PARIS – France’s education minister announced Monday a ban on long robes in classrooms starting with the new school year, saying the garments worn mainly by Muslims are testing secularism in the nation’s schools.
Critics say that abayas, worn by women, and khamis, the male garb, are no more than a fashion statement. They say the garments do not constitute an ostentatious sign of religion and should not be banned from classrooms under a 2004 law.
For Gabriel Attal, the recently appointed education chief, the garments are “an infringement on secularism,” a foundational principle for France, and, in some cases, a bid to destabilize schools.
The 34-year-old Attal, appointed in July, was potentially moving into a minefield with his ban on long robes to “protect” secularism, prompted by growing reports of the garments in some classrooms around the country. Previous statements and laws on secularism have seeded acrimonious debate.
“Our schools are continually tested. We know that,” Attal said at a news conference a week ahead of the start of the school year. He said that the wearing of abayas and khamis had grown recently, and must be met with a firm response to tackle what sometimes amounts to “infringements, attempts at destabilization.”
“We must stand together. We will stand together. ... The abaya has no place in school, no more than religious symbols,” Attal said, referring to the 2004 law which banned Muslim headscarves, Jewish kippas, large crosses and other “ostentatious” religious accoutrements from classrooms.
French authorities have increasingly moved to defend secularism, a constitutional principle meant to guarantee religious neutrality in a multicultural nation. Authorities fear that religious symbols are a gateway to Islamic radicalism, which has erupted in violence in France in the past. Some Muslims, however, feel stigmatized by efforts to make them conform. Islam is the second religion in France.
A 2021 law against what officials refer to as “separatism” was aimed at further strengthening French secularism, notably by increasing oversight of mosques, schools and sports clubs to root out signs of Islamic radicalism.
Voices were quickly raised against the plan to ban long robes from schools.
“For me, the abaya is not a religious garb. It’s a kind of fashion,” Abdallah Zekri, a leader of the French Council for the Muslim Faith, said on the news station BFMTV. The abaya is “a long and ample robe. It has nothing to do (with religion).” Zekri’s words reflected the position of his organization, that the abaya is not a religious sign for Muslims.
Attal’s predecessor as education minister, Pap Ndiaye, effectively left it up to school principals whether to crack down on long robes in the classroom as the phenomenon grew.

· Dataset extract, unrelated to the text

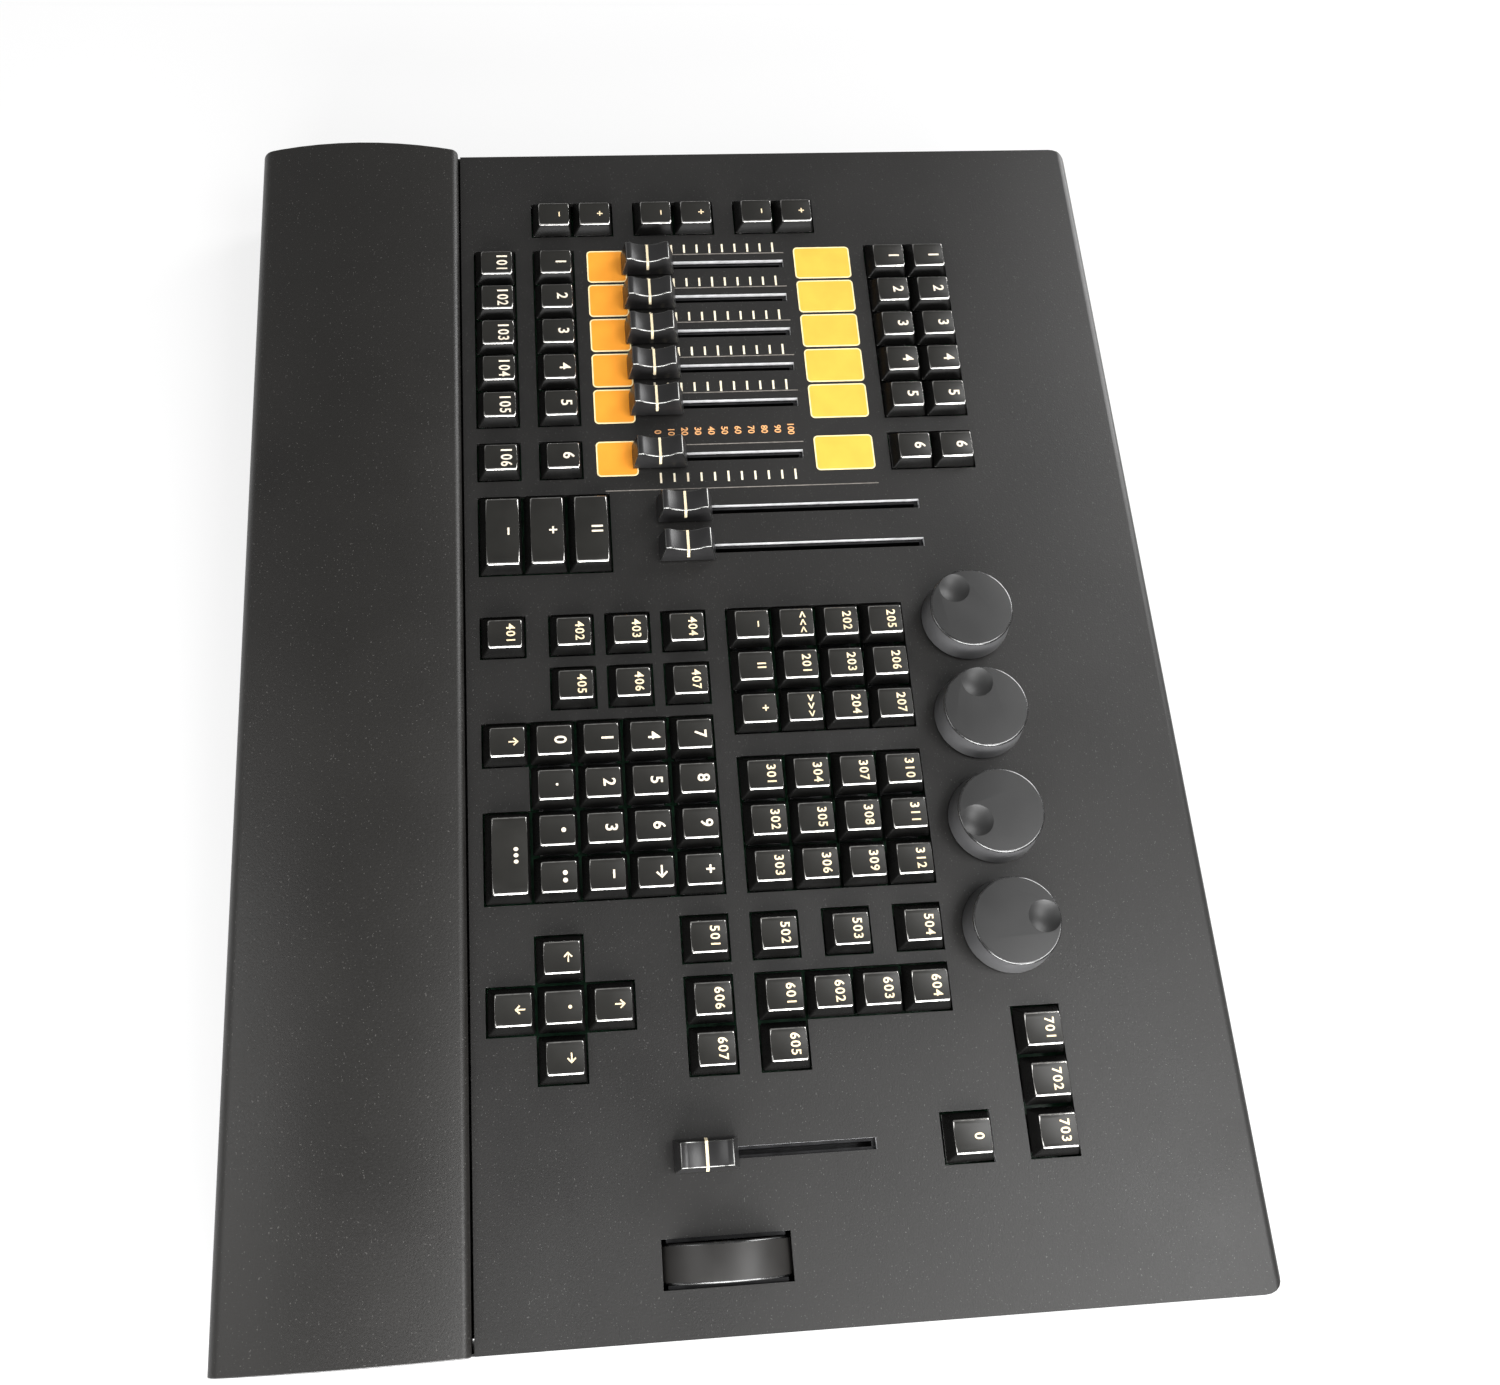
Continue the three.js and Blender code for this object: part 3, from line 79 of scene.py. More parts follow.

Between the 2021-2022 school year and 2022-2023, signs of infringement on secularism increased 120%, from 2,167 to 4,710, according to a confidential government note obtained by the newspaper Le Monde. The increase was largely due to the wearing of abayas and khamis, it said. France has 12 million school pupils nationwide.
“Public schools must, at all costs, perhaps more than any other institution, be protected from religious proselytism, from any embryo of communitarianism,” Attal said, referring to the notion of communities leaning into their own cultural, spiritual or other aspects of their origins at the expense of their Frenchness.
To enforce the ban on abayas and khamis in classrooms, Attal said that 14,000 educational personnel in leadership positions would be trained by the end of this year, and 300,000 personnel would be trained by 2025. Top administrators will visit schools seeking help as well as those “where we judge specific needs to manage the start of school with them.”
The 2004 law banning religious symbols in classrooms was passed after months of bitter wrangling and a marathon parliamentary debate. It was too early to say whether Attal's order banning long robes from schools would lead to acrimony inside classrooms.
Hard-right politician Eric Zemmour, head of the small Reconquest! party opposed to immigrants, posted on X, the former Twitter: “Banning abayas is a good first step if it is applied.” He wants uniforms in classrooms. A lawmaker for the hard-left France Unbowed party, Clementine Autain, called the move “anti-constitutional” and asked, “How far will the clothes police go?”